**Extracted material:**
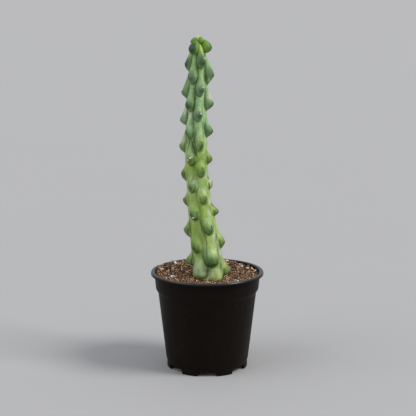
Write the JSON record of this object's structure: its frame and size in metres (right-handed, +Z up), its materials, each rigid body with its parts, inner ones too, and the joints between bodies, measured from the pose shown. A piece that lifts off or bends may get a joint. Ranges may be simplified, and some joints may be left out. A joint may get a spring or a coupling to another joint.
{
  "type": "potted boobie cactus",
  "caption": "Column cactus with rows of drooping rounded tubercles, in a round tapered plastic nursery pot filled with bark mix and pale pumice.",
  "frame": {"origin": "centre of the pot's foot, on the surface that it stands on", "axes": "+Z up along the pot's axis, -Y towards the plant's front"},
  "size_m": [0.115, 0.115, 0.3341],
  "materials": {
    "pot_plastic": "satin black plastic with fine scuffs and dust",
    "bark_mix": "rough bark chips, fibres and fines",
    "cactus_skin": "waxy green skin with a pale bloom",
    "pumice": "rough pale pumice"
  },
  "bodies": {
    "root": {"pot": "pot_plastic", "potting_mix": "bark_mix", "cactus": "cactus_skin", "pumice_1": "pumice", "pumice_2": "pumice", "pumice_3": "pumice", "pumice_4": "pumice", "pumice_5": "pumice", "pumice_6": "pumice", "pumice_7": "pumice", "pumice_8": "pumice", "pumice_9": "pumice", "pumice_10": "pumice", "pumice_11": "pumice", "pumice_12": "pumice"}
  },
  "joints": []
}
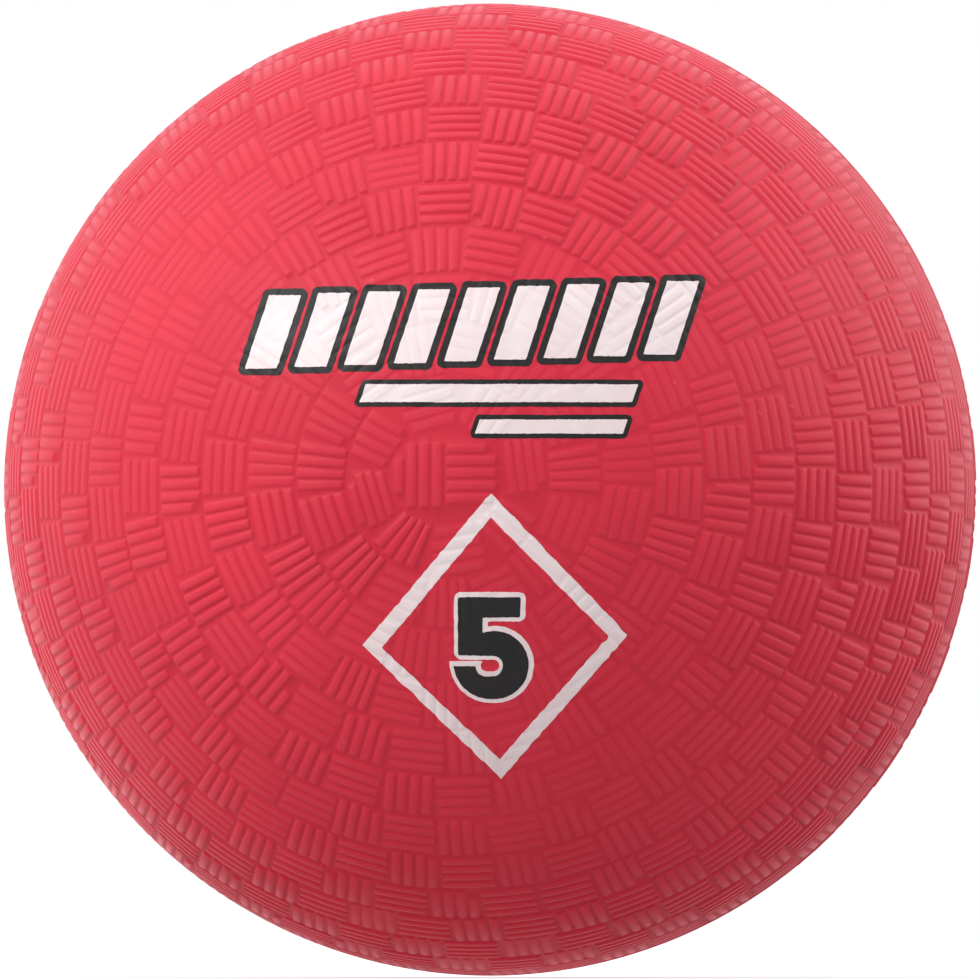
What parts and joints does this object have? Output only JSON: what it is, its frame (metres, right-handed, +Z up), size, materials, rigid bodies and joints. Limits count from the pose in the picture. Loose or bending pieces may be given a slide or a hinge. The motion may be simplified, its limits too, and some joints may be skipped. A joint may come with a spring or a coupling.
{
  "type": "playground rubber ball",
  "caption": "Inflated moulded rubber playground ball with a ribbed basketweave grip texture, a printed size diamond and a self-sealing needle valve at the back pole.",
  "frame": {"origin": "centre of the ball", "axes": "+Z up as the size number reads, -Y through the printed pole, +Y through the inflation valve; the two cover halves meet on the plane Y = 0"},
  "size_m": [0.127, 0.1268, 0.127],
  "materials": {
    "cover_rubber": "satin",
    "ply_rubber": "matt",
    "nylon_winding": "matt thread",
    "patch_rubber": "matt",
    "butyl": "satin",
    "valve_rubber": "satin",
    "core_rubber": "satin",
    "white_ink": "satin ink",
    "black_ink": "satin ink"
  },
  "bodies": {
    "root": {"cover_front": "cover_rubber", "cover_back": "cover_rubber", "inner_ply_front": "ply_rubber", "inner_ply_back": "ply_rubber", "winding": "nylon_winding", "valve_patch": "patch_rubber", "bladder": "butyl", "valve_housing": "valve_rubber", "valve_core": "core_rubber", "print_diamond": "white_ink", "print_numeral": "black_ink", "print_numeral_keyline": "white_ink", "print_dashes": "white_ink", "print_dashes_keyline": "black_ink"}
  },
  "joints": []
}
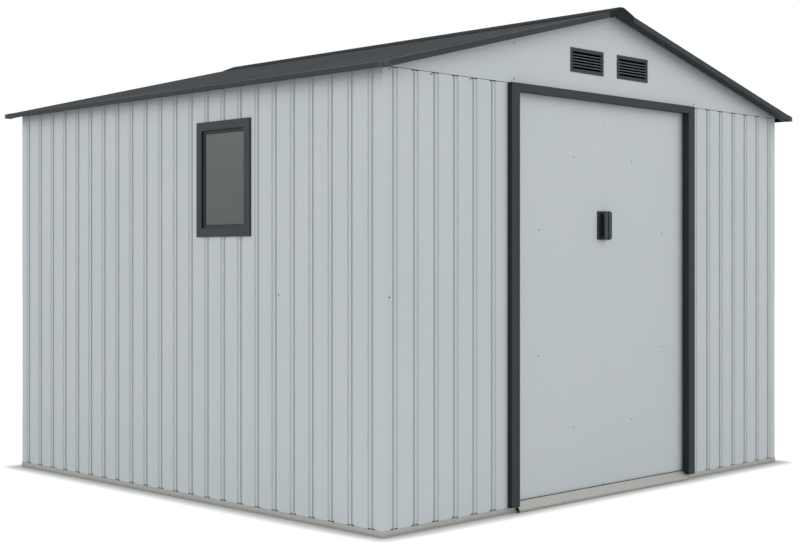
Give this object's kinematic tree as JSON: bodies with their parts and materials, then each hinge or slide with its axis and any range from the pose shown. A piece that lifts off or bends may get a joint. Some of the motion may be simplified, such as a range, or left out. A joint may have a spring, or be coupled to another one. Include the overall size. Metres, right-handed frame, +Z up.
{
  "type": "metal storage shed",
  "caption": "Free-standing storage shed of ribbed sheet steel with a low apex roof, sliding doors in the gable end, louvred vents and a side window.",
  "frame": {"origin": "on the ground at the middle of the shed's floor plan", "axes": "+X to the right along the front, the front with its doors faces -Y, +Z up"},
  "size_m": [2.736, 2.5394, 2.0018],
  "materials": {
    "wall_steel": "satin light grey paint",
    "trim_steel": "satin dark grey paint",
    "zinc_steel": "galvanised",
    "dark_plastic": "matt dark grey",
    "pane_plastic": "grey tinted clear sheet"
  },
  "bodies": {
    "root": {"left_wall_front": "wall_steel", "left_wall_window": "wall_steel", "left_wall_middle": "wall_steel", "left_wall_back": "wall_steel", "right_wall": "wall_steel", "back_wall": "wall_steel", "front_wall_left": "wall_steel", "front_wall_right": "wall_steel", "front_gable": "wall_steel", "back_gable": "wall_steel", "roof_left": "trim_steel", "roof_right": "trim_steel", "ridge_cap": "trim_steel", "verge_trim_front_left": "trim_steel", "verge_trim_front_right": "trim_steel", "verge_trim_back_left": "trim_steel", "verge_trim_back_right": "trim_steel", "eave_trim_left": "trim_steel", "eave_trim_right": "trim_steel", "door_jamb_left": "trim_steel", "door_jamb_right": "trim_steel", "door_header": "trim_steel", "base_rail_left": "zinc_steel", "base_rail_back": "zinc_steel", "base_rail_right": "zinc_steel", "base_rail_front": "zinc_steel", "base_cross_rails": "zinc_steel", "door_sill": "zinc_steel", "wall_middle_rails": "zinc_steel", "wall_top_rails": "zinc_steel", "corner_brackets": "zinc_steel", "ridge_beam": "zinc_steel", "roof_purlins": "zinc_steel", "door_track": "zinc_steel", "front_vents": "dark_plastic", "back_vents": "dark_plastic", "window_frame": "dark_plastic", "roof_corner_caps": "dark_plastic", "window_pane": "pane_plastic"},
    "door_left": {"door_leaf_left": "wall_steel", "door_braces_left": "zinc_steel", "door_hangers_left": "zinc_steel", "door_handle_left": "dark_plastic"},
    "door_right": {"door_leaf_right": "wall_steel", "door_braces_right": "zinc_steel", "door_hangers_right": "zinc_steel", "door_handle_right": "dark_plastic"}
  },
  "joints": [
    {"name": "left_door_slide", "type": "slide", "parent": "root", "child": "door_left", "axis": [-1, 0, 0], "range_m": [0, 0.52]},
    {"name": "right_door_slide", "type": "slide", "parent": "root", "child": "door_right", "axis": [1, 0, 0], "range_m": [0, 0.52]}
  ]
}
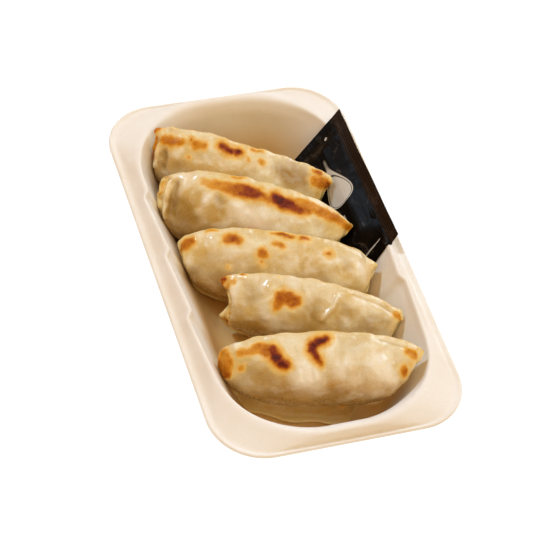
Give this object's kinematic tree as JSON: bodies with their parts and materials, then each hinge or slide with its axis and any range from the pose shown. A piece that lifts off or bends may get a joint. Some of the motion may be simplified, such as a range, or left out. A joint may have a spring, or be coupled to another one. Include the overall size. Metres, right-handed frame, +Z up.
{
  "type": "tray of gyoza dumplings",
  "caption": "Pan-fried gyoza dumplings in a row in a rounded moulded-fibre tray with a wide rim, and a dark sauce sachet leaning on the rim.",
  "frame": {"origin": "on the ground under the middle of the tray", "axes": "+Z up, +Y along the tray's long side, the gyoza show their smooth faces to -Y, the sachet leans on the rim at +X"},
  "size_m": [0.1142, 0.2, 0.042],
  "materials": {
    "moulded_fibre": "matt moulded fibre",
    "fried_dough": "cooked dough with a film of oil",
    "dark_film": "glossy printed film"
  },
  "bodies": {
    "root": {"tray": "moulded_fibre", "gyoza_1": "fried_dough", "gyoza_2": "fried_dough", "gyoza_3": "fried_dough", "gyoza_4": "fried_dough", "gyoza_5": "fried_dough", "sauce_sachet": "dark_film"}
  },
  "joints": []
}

**Job:** Repeat the lines above exactly.

**Output of the exercise:**
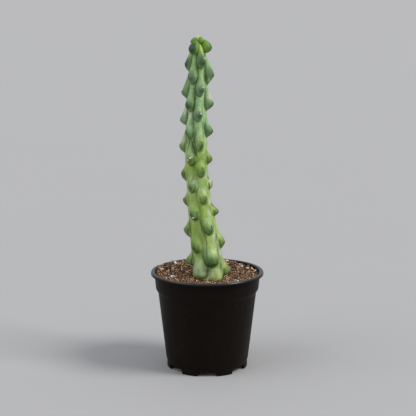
Write the JSON record of this object's structure: its frame and size in metres (right-handed, +Z up), its materials, each rigid body with its parts, inner ones too, and the joints between bodies, measured from the pose shown. A piece that lifts off or bends may get a joint. Ranges may be simplified, and some joints may be left out. A joint may get a spring or a coupling to another joint.
{
  "type": "potted boobie cactus",
  "caption": "Column cactus with rows of drooping rounded tubercles, in a round tapered plastic nursery pot filled with bark mix and pale pumice.",
  "frame": {"origin": "centre of the pot's foot, on the surface that it stands on", "axes": "+Z up along the pot's axis, -Y towards the plant's front"},
  "size_m": [0.115, 0.115, 0.3341],
  "materials": {
    "pot_plastic": "satin black plastic with fine scuffs and dust",
    "bark_mix": "rough bark chips, fibres and fines",
    "cactus_skin": "waxy green skin with a pale bloom",
    "pumice": "rough pale pumice"
  },
  "bodies": {
    "root": {"pot": "pot_plastic", "potting_mix": "bark_mix", "cactus": "cactus_skin", "pumice_1": "pumice", "pumice_2": "pumice", "pumice_3": "pumice", "pumice_4": "pumice", "pumice_5": "pumice", "pumice_6": "pumice", "pumice_7": "pumice", "pumice_8": "pumice", "pumice_9": "pumice", "pumice_10": "pumice", "pumice_11": "pumice", "pumice_12": "pumice"}
  },
  "joints": []
}
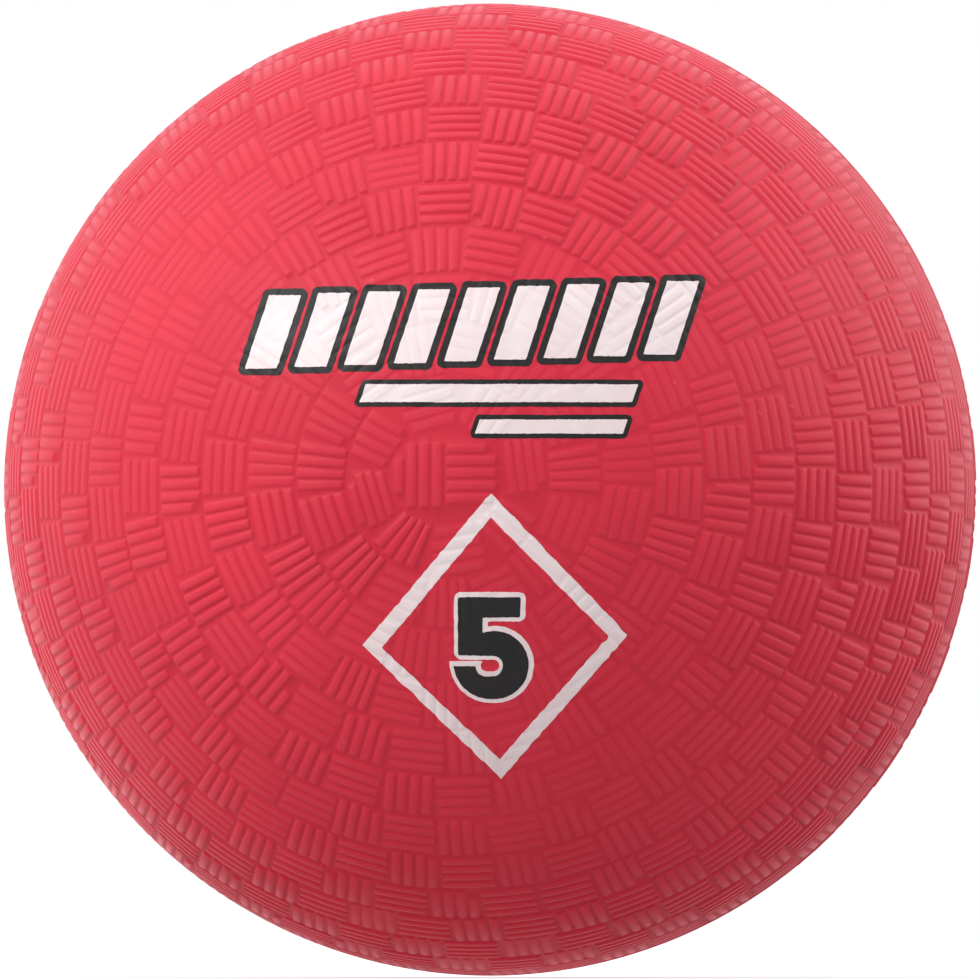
What parts and joints does this object have? Output only JSON: what it is, its frame (metres, right-handed, +Z up), size, materials, rigid bodies and joints. Limits count from the pose in the picture. Loose or bending pieces may be given a slide or a hinge. The motion may be simplified, its limits too, and some joints may be skipped. A joint may come with a spring or a coupling.
{
  "type": "playground rubber ball",
  "caption": "Inflated moulded rubber playground ball with a ribbed basketweave grip texture, a printed size diamond and a self-sealing needle valve at the back pole.",
  "frame": {"origin": "centre of the ball", "axes": "+Z up as the size number reads, -Y through the printed pole, +Y through the inflation valve; the two cover halves meet on the plane Y = 0"},
  "size_m": [0.127, 0.1268, 0.127],
  "materials": {
    "cover_rubber": "satin",
    "ply_rubber": "matt",
    "nylon_winding": "matt thread",
    "patch_rubber": "matt",
    "butyl": "satin",
    "valve_rubber": "satin",
    "core_rubber": "satin",
    "white_ink": "satin ink",
    "black_ink": "satin ink"
  },
  "bodies": {
    "root": {"cover_front": "cover_rubber", "cover_back": "cover_rubber", "inner_ply_front": "ply_rubber", "inner_ply_back": "ply_rubber", "winding": "nylon_winding", "valve_patch": "patch_rubber", "bladder": "butyl", "valve_housing": "valve_rubber", "valve_core": "core_rubber", "print_diamond": "white_ink", "print_numeral": "black_ink", "print_numeral_keyline": "white_ink", "print_dashes": "white_ink", "print_dashes_keyline": "black_ink"}
  },
  "joints": []
}
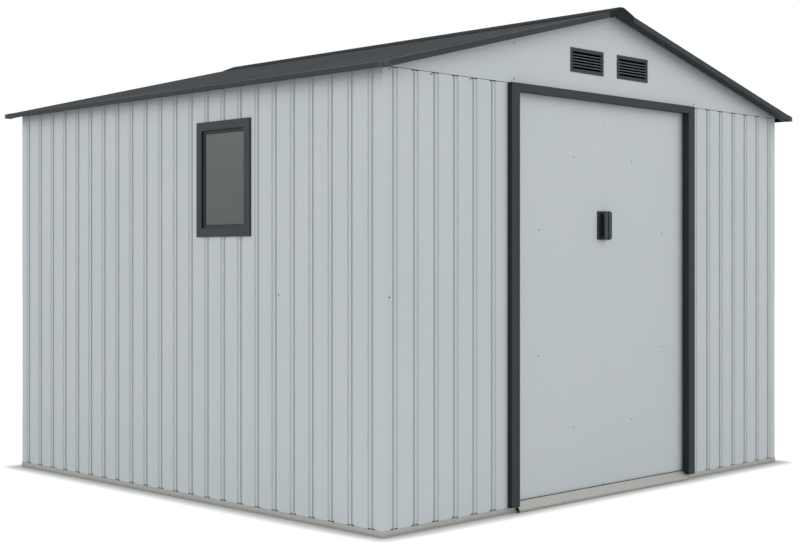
Give this object's kinematic tree as JSON: bodies with their parts and materials, then each hinge or slide with its axis and any range from the pose shown. A piece that lifts off or bends may get a joint. Some of the motion may be simplified, such as a range, or left out. A joint may have a spring, or be coupled to another one. Include the overall size. Metres, right-handed frame, +Z up.
{
  "type": "metal storage shed",
  "caption": "Free-standing storage shed of ribbed sheet steel with a low apex roof, sliding doors in the gable end, louvred vents and a side window.",
  "frame": {"origin": "on the ground at the middle of the shed's floor plan", "axes": "+X to the right along the front, the front with its doors faces -Y, +Z up"},
  "size_m": [2.736, 2.5394, 2.0018],
  "materials": {
    "wall_steel": "satin light grey paint",
    "trim_steel": "satin dark grey paint",
    "zinc_steel": "galvanised",
    "dark_plastic": "matt dark grey",
    "pane_plastic": "grey tinted clear sheet"
  },
  "bodies": {
    "root": {"left_wall_front": "wall_steel", "left_wall_window": "wall_steel", "left_wall_middle": "wall_steel", "left_wall_back": "wall_steel", "right_wall": "wall_steel", "back_wall": "wall_steel", "front_wall_left": "wall_steel", "front_wall_right": "wall_steel", "front_gable": "wall_steel", "back_gable": "wall_steel", "roof_left": "trim_steel", "roof_right": "trim_steel", "ridge_cap": "trim_steel", "verge_trim_front_left": "trim_steel", "verge_trim_front_right": "trim_steel", "verge_trim_back_left": "trim_steel", "verge_trim_back_right": "trim_steel", "eave_trim_left": "trim_steel", "eave_trim_right": "trim_steel", "door_jamb_left": "trim_steel", "door_jamb_right": "trim_steel", "door_header": "trim_steel", "base_rail_left": "zinc_steel", "base_rail_back": "zinc_steel", "base_rail_right": "zinc_steel", "base_rail_front": "zinc_steel", "base_cross_rails": "zinc_steel", "door_sill": "zinc_steel", "wall_middle_rails": "zinc_steel", "wall_top_rails": "zinc_steel", "corner_brackets": "zinc_steel", "ridge_beam": "zinc_steel", "roof_purlins": "zinc_steel", "door_track": "zinc_steel", "front_vents": "dark_plastic", "back_vents": "dark_plastic", "window_frame": "dark_plastic", "roof_corner_caps": "dark_plastic", "window_pane": "pane_plastic"},
    "door_left": {"door_leaf_left": "wall_steel", "door_braces_left": "zinc_steel", "door_hangers_left": "zinc_steel", "door_handle_left": "dark_plastic"},
    "door_right": {"door_leaf_right": "wall_steel", "door_braces_right": "zinc_steel", "door_hangers_right": "zinc_steel", "door_handle_right": "dark_plastic"}
  },
  "joints": [
    {"name": "left_door_slide", "type": "slide", "parent": "root", "child": "door_left", "axis": [-1, 0, 0], "range_m": [0, 0.52]},
    {"name": "right_door_slide", "type": "slide", "parent": "root", "child": "door_right", "axis": [1, 0, 0], "range_m": [0, 0.52]}
  ]
}
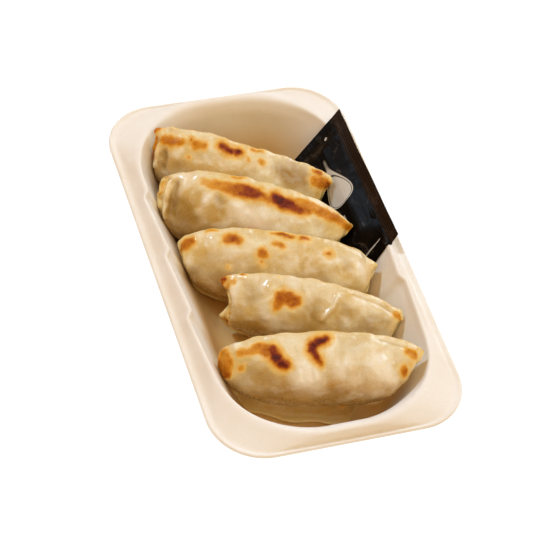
Give this object's kinematic tree as JSON: bodies with their parts and materials, then each hinge or slide with its axis and any range from the pose shown. A piece that lifts off or bends may get a joint. Some of the motion may be simplified, such as a range, or left out. A joint may have a spring, or be coupled to another one. Include the overall size. Metres, right-handed frame, +Z up.
{
  "type": "tray of gyoza dumplings",
  "caption": "Pan-fried gyoza dumplings in a row in a rounded moulded-fibre tray with a wide rim, and a dark sauce sachet leaning on the rim.",
  "frame": {"origin": "on the ground under the middle of the tray", "axes": "+Z up, +Y along the tray's long side, the gyoza show their smooth faces to -Y, the sachet leans on the rim at +X"},
  "size_m": [0.1142, 0.2, 0.042],
  "materials": {
    "moulded_fibre": "matt moulded fibre",
    "fried_dough": "cooked dough with a film of oil",
    "dark_film": "glossy printed film"
  },
  "bodies": {
    "root": {"tray": "moulded_fibre", "gyoza_1": "fried_dough", "gyoza_2": "fried_dough", "gyoza_3": "fried_dough", "gyoza_4": "fried_dough", "gyoza_5": "fried_dough", "sauce_sachet": "dark_film"}
  },
  "joints": []
}